Akhirnya komunikasi satu arah inilah yang akan memunculkan kecurigaan, saling menyalahkan, dan lain sebagainya. Untuk itu antara orang tua dan anak sebaikanya perlu sejak dini ditumbuhkan saling mendengar, berdiskusi, atau memberi kesempatan argumentasi dengan mempunyai banyak alternatif.
Pola asuh yang tidak demokratis, pemanjaan yang berlebihan, dan pelarangan yang ketat akan membuat anak tidak menjadi dirinya sendiri dan sulit menjadi dewasa. Sedangkan dengan pola demokratis, orang tua tidak merasa paling pintar, paling bisa, atau tidak pernah salah. Anak pun tidak merasa harus selalu ikut kata ortu, sehingga mempunyai kesempatan belajar menjadi dirinya sendiri.
Baca juga: Menambah Wawasan Parenting dari Buku Dilan
Bantuan dukungan dari lingkungan yang kondusif bisa dilakukan dengan pemilihan sekolah, pemilihan lingkungan, termasuk dalam pembentukan kepribadian anak. Akhirnya dapat membantu anak dalam memposisikan dirinya secara benar.
Membimbing anak bukan hanya mengajari anak. Tetapi bersama-sama anak menciptakan hal-hal positif bagi kehidupan. Anak memerlukan figur teladan dari sekitarnya. Bagaimana sopan, bagaimana sabar, atau bagaimana bersikap baik. Ini karena anak akan meniru dari lingkungannya, yaitu orang tuanya.
Sentuhan secara fisik juga sangat dibutuhkan untuk dilakukan oleh orang tua. Elusan pada rambut, menepuk-nepuk punggung, ciuman di pipi atau kening, pelukan dari orang dekat yaitu ibu, ayah, saudara akan membuat seorang anak atau remaja menjadi merasa dihargai, dibutuhkan, disayangi. Anak jadi lebih percaya diri dalam menjalani tantangan-tantangannya.
Menyiasati Family Time
Pada orang tua yang super sibuk, tak dapat dipungkiri, mereka harus instropeksi. Orang tua perlu merenungkan tentang anak-anak seperti apa yang mereka inginkan. Artinya perlu ada pengorbanan dan kesungguhan dari orang tua dalam mengharapkan anak-anak seperti yang mereka inginkan.
Untuk itu, perlu adanya kuantitas dan kualitas waktu bersama anak-anak. Kuantitas yang dimaksud adalah cukup waktu untuk berkomunikasi dan bermain dengan anak-anak, serta kualitas pertemuan tersebut diisi dengan kegiatan apa.
Biasanya waktu yang bisa disiasati adalah saat sarapan bersama, makan malam bersama, dan sebelum tidur.
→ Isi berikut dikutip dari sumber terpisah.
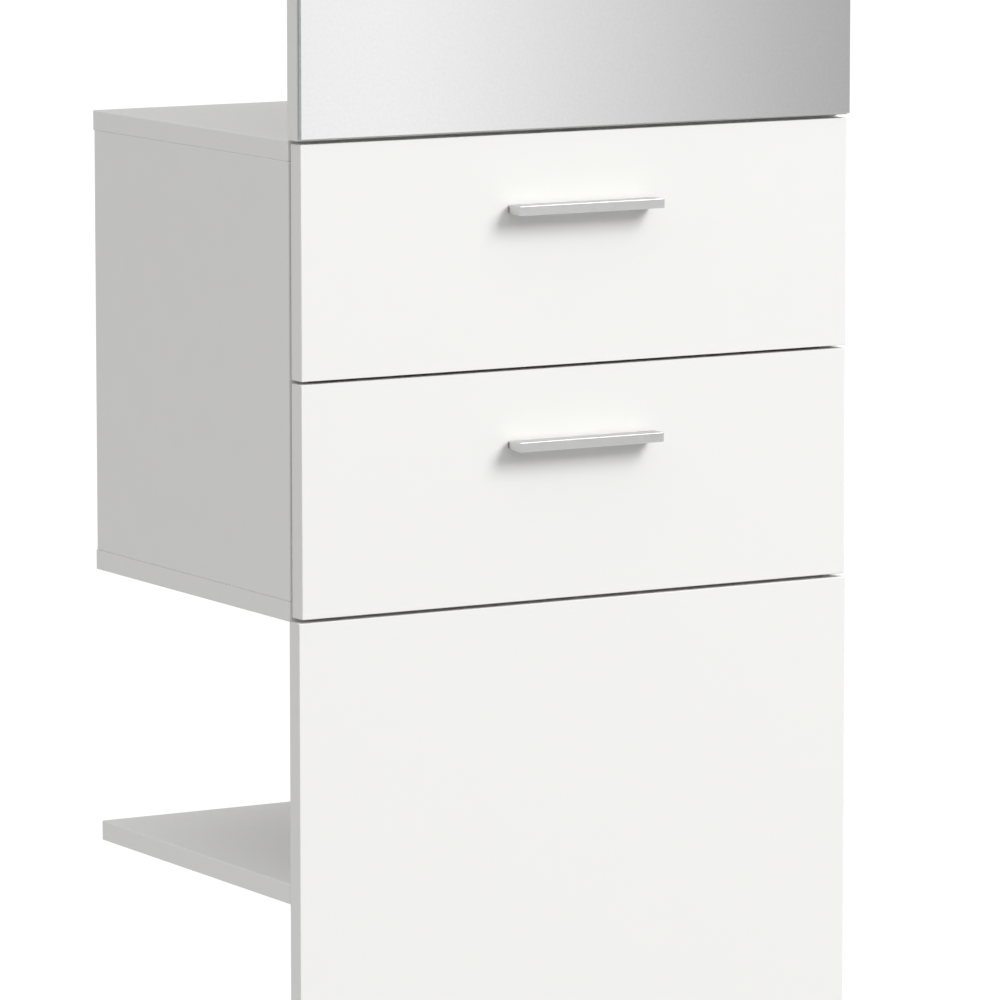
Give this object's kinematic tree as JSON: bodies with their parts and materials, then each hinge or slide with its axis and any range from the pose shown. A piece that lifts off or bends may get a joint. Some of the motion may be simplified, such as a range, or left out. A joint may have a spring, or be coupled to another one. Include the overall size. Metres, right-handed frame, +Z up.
{
  "type": "hall unit with mirror and drawers",
  "caption": "Tall white hall unit: mirror panel above, a box with sliding drawers in the middle, open side shelves behind a front panel below.",
  "frame": {"origin": "centre of the whole unit's footprint box, on the floor", "axes": "+X to the right seen from the front, +Y from the front to the rear, +Z up"},
  "size_m": [0.5016, 0.3652, 1.915],
  "materials": {
    "white_board": "white melamine-faced chipboard, fine satin grain",
    "drawer_board": "white foil-wrapped chipboard, smooth",
    "hardboard": "white-lacquered hardboard, fine fibre texture",
    "mirror": "silvered float glass",
    "satin_metal": "satin silver, lacquered die casting",
    "runner_paint": "white epoxy powder coat",
    "roller_nylon": "natural nylon",
    "screw_steel": "zinc-plated steel",
    "bracket_steel": "white powder-coated steel",
    "zinc": "zinc die casting, matt",
    "beech": "fluted beech dowel",
    "glider_plastic": "moulded polyethylene",
    "foam_tape": "double-sided foam tape"
  },
  "bodies": {
    "cabinet": {"base_board": "white_board", "floor_gliders": "glider_plastic", "lower_upright": "white_board", "shelf_left_lower": "white_board", "shelf_left_upper": "white_board", "shelf_right_lower": "white_board", "shelf_right_upper": "white_board", "lower_front_panel": "white_board", "box_bottom_board": "white_board", "box_left_side": "white_board", "box_right_side": "white_board", "box_top_board": "white_board", "box_back_panel": "hardboard", "upper_upright": "white_board", "mirror_panel": "white_board", "mirror_tape": "foam_tape", "mirror_glass": "mirror", "top_board": "white_board", "coat_hooks": "satin_metal", "coat_hook_studs": "screw_steel", "wall_brackets": "bracket_steel", "wood_dowels": "beech", "cam_bolts": "zinc", "cam_discs": "zinc", "cabinet_runner_upper_left": "runner_paint", "cabinet_runner_upper_right": "runner_paint", "cabinet_runner_lower_left": "runner_paint", "cabinet_runner_lower_right": "runner_paint", "wood_screws": "screw_steel"},
    "lower_drawer": {"lower_drawer_front": "white_board", "lower_drawer_side_left": "drawer_board", "lower_drawer_side_right": "drawer_board", "lower_drawer_back": "drawer_board", "lower_drawer_bottom": "hardboard", "lower_handle": "satin_metal", "lower_handle_screws": "screw_steel", "lower_drawer_runner_left": "runner_paint", "lower_drawer_runner_right": "runner_paint", "lower_drawer_screws": "screw_steel", "lower_drawer_cam_fittings": "zinc"},
    "upper_drawer": {"upper_drawer_front": "white_board", "upper_drawer_side_left": "drawer_board", "upper_drawer_side_right": "drawer_board", "upper_drawer_back": "drawer_board", "upper_drawer_bottom": "hardboard", "upper_handle": "satin_metal", "upper_handle_screws": "screw_steel", "upper_drawer_runner_left": "runner_paint", "upper_drawer_runner_right": "runner_paint", "upper_drawer_screws": "screw_steel", "upper_drawer_cam_fittings": "zinc"},
    "front_roller_lower_left": {"front_roller_lower_left": "roller_nylon"},
    "rear_roller_lower_left": {"rear_roller_lower_left": "roller_nylon"},
    "front_roller_lower_right": {"front_roller_lower_right": "roller_nylon"},
    "rear_roller_lower_right": {"rear_roller_lower_right": "roller_nylon"},
    "front_roller_upper_left": {"front_roller_upper_left": "roller_nylon"},
    "rear_roller_upper_left": {"rear_roller_upper_left": "roller_nylon"},
    "front_roller_upper_right": {"front_roller_upper_right": "roller_nylon"},
    "rear_roller_upper_right": {"rear_roller_upper_right": "roller_nylon"}
  },
  "joints": [
    {"name": "lower_drawer_slide", "type": "slide", "parent": "cabinet", "child": "lower_drawer", "axis": [0, -1, 0], "range_m": [0, 0.225]},
    {"name": "upper_drawer_slide", "type": "slide", "parent": "cabinet", "child": "upper_drawer", "axis": [0, -1, 0], "range_m": [0, 0.225]},
    {"name": "front_roller_lower_left_spin", "type": "hinge", "parent": "cabinet", "child": "front_roller_lower_left", "pos_m": [-0.2285, -0.1334, 0.711], "axis": [1, 0, 0], "continuous": true},
    {"name": "rear_roller_lower_left_spin", "type": "hinge", "parent": "lower_drawer", "child": "rear_roller_lower_left", "pos_m": [-0.227, 0.1424, 0.709], "axis": [1, 0, 0], "continuous": true},
    {"name": "front_roller_lower_right_spin", "type": "hinge", "parent": "cabinet", "child": "front_roller_lower_right", "pos_m": [0.2285, -0.1334, 0.711], "axis": [1, 0, 0], "continuous": true},
    {"name": "rear_roller_lower_right_spin", "type": "hinge", "parent": "lower_drawer", "child": "rear_roller_lower_right", "pos_m": [0.227, 0.1424, 0.709], "axis": [1, 0, 0], "continuous": true},
    {"name": "front_roller_upper_left_spin", "type": "hinge", "parent": "cabinet", "child": "front_roller_upper_left", "pos_m": [-0.2285, -0.1334, 0.8959], "axis": [1, 0, 0], "continuous": true},
    {"name": "rear_roller_upper_left_spin", "type": "hinge", "parent": "upper_drawer", "child": "rear_roller_upper_left", "pos_m": [-0.227, 0.1424, 0.8939], "axis": [1, 0, 0], "continuous": true},
    {"name": "front_roller_upper_right_spin", "type": "hinge", "parent": "cabinet", "child": "front_roller_upper_right", "pos_m": [0.2285, -0.1334, 0.8959], "axis": [1, 0, 0], "continuous": true},
    {"name": "rear_roller_upper_right_spin", "type": "hinge", "parent": "upper_drawer", "child": "rear_roller_upper_right", "pos_m": [0.227, 0.1424, 0.8939], "axis": [1, 0, 0], "continuous": true}
  ],
  "couplings": [
    {"joint": "front_roller_lower_left_spin", "follows": "lower_drawer_slide", "rad_per_m": 117.65},
    {"joint": "rear_roller_lower_left_spin", "follows": "lower_drawer_slide", "rad_per_m": 117.65},
    {"joint": "front_roller_lower_right_spin", "follows": "lower_drawer_slide", "rad_per_m": 117.65},
    {"joint": "rear_roller_lower_right_spin", "follows": "lower_drawer_slide", "rad_per_m": 117.65},
    {"joint": "front_roller_upper_left_spin", "follows": "upper_drawer_slide", "rad_per_m": 117.65},
    {"joint": "rear_roller_upper_left_spin", "follows": "upper_drawer_slide", "rad_per_m": 117.65},
    {"joint": "front_roller_upper_right_spin", "follows": "upper_drawer_slide", "rad_per_m": 117.65},
    {"joint": "rear_roller_upper_right_spin", "follows": "upper_drawer_slide", "rad_per_m": 117.65}
  ]
}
Ini bisa ditambah dengan komunikasi melalui ponsel misalnya pada jam-jam siang, atau sore. Sedangkan hari libur adalah saat yang harus diluangkan bersama anak-anak.
Walaupun sulit bertemu dengan teman anak-anaknya, orang tua bisa mengenal dengan mendengar cerita anak tentang sekolah serta teman-temannya. Beri waktu meski sedikit untuk mengetahui kesulitan yang sedang dihadapi dan membantu alternatif solusi mengenal lingkungan anak, seperti teman, guru, dan permainannya.
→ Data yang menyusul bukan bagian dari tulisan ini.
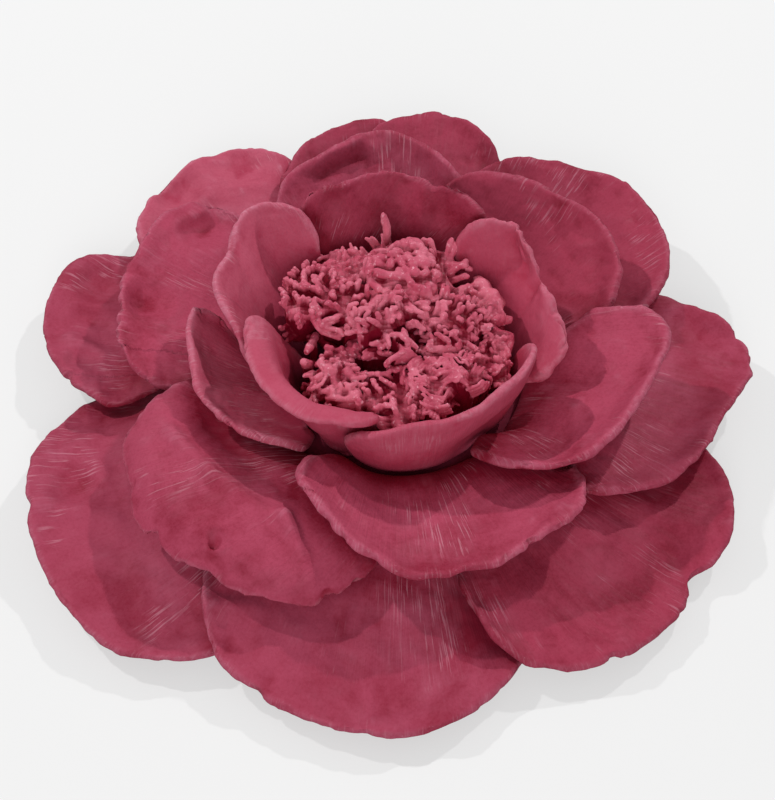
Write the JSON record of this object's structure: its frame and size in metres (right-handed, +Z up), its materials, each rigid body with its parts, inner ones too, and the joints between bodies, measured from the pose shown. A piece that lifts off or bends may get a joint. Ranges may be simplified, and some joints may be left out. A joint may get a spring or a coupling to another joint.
{
  "type": "modelled clay peony",
  "caption": "Decorative peony in matt rose clay: spread outer petals, rising middle petals and a cup of petals around a mass of pressed strands, on a flat hidden base.",
  "frame": {"origin": "centre of the flat underside of the base", "axes": "+Z up out of the flower's middle, -Y towards the front petal, +X to the right seen from the front"},
  "size_m": [0.2285, 0.2322, 0.0581],
  "materials": {
    "petal_clay": "matte",
    "stamen_clay": "matte",
    "base_clay": "matte"
  },
  "bodies": {
    "root": {"base": "base_clay", "outer_left_front": "petal_clay", "outer_front": "petal_clay", "outer_right_front": "petal_clay", "outer_right": "petal_clay", "outer_left": "petal_clay", "outer_upper_left": "petal_clay", "outer_back_left": "petal_clay", "outer_back": "petal_clay", "outer_upper_right": "petal_clay", "middle_back": "petal_clay", "middle_upper_right": "petal_clay", "middle_left": "petal_clay", "middle_left_front": "petal_clay", "middle_front": "petal_clay", "middle_right": "petal_clay", "inner_left": "petal_clay", "cup_back": "petal_clay", "cup_back_left": "petal_clay", "cup_back_right": "petal_clay", "cup_front_right": "petal_clay", "cup_front_left": "petal_clay", "stamen_bed": "stamen_clay", "stamen_crumb": "stamen_clay", "stamen_fan_left": "stamen_clay", "stamen_strands_left": "stamen_clay", "stamen_smear": "stamen_clay", "stamen_fan_right": "stamen_clay", "stamen_flat_right": "stamen_clay", "stamen_centre": "stamen_clay", "stamen_right": "stamen_clay", "stamen_pellets": "stamen_clay", "stamen_left_strand": "stamen_clay", "stamen_left_lump": "stamen_clay", "stamen_front_strands": "stamen_clay", "stamen_front_lump": "stamen_clay", "stamen_front_right": "stamen_clay", "stamen_back": "stamen_clay", "stamen_spike": "stamen_clay"}
  },
  "joints": []
}
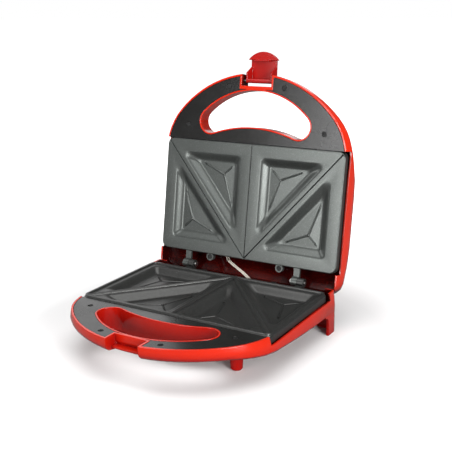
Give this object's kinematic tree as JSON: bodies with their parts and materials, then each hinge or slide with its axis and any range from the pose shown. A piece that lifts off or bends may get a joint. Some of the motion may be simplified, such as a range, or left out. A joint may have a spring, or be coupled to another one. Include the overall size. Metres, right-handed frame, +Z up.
{
  "type": "sandwich toaster",
  "caption": "Red hinged sandwich toaster with its lid open, triangular pockets in dark non-stick plates, handle loops and a hook latch.",
  "frame": {"origin": "middle of the box round the toaster standing with its lid open, on the table", "axes": "+X to the right, +Y to the hinged back, +Z up"},
  "size_m": [0.2362, 0.283, 0.2928],
  "materials": {
    "red_shell": "glossy moulded",
    "coated_plate": "satin non-stick coating",
    "black_inlay": "satin moulded",
    "black_screw": "black oxide",
    "steel": "plain",
    "aluminium_sheet": "mill",
    "ceramic": "unglazed ceramic",
    "black_rubber": "matt",
    "sleeve": "woven sleeve",
    "red_lens": "clear tinted",
    "green_lens": "clear tinted"
  },
  "bodies": {
    "base": {"lower_housing": "red_shell", "lower_cooking_plate": "coated_plate", "lower_handle_trim": "black_inlay", "lower_trim_screws": "black_screw", "lower_plate_screws": "black_screw", "lower_heating_element": "steel", "lower_element_bushes": "ceramic", "lower_element_clamp": "steel", "lower_clamp_screw": "steel", "lower_reflector": "aluminium_sheet", "hinge_pins": "steel", "terminal_block": "ceramic", "cord_inlet_bush": "black_rubber", "wire_sleeve": "sleeve"},
    "lid": {"upper_housing": "red_shell", "upper_cooking_plate": "coated_plate", "upper_handle_trim": "black_inlay", "upper_trim_screws": "black_screw", "upper_plate_screws": "black_screw", "upper_heating_element": "steel", "upper_element_bushes": "ceramic", "upper_element_clamp": "steel", "upper_clamp_screw": "steel", "upper_reflector": "aluminium_sheet", "thermostat": "ceramic", "thermal_fuse": "ceramic", "lamp_carrier": "black_inlay", "power_lamp_lens": "red_lens", "ready_lamp_lens": "green_lens", "latch_pin": "steel"},
    "latch": {"latch_clip": "red_shell"}
  },
  "joints": [
    {"name": "lid_hinge", "type": "hinge", "parent": "base", "child": "lid", "pos_m": [0, 0.08542, 0.0473], "axis": [1, 0, 0], "range_deg": [0, 99.6], "deforming": ["wire_sleeve"]},
    {"name": "latch_pivot", "type": "hinge", "parent": "lid", "child": "latch", "pos_m": [0, 0.12973, 0.2607], "axis": [1, 0, 0], "range_deg": [0, 97]}
  ]
}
Orang tua perlu juga memotivasi anak dan memberi semangat. Ditambah lagi, orang tua juga harus tahu harapan-harapan dan kebutuhan anaknya, atau menceritakan tentang kegiatan orang tua.
Sedangkan pada single parent, anak juga tetap memerlukan figur pengganti ayah atau ibu. Bisa didapatkan misalnya dengan mendekatkan pada saudara seperti om, tante, kakek, nenek, atau dengan penanaman pemahaman tugas-tugas figur pada anak.
Intinya, krisis sosial pada masa perkembangan, umumnya yang dirasa berat adalah saat anak memasuki masa remaja. Sehingga orang tua atau orang dewasa di sekitarnya sepatutnya membantu anak memberi informasi yang benar.
Informasi-informasi yang diperlukan misalnya seperti kemandirian, problem solving, sex education, informasi sekolah, atau informasi karir. Untuk itu, orang tua bisa dibantu oleh guru di sekolah, tenaga profesional seperti dokter kandungan, psikolog, atau dokter kulit dan kelamin.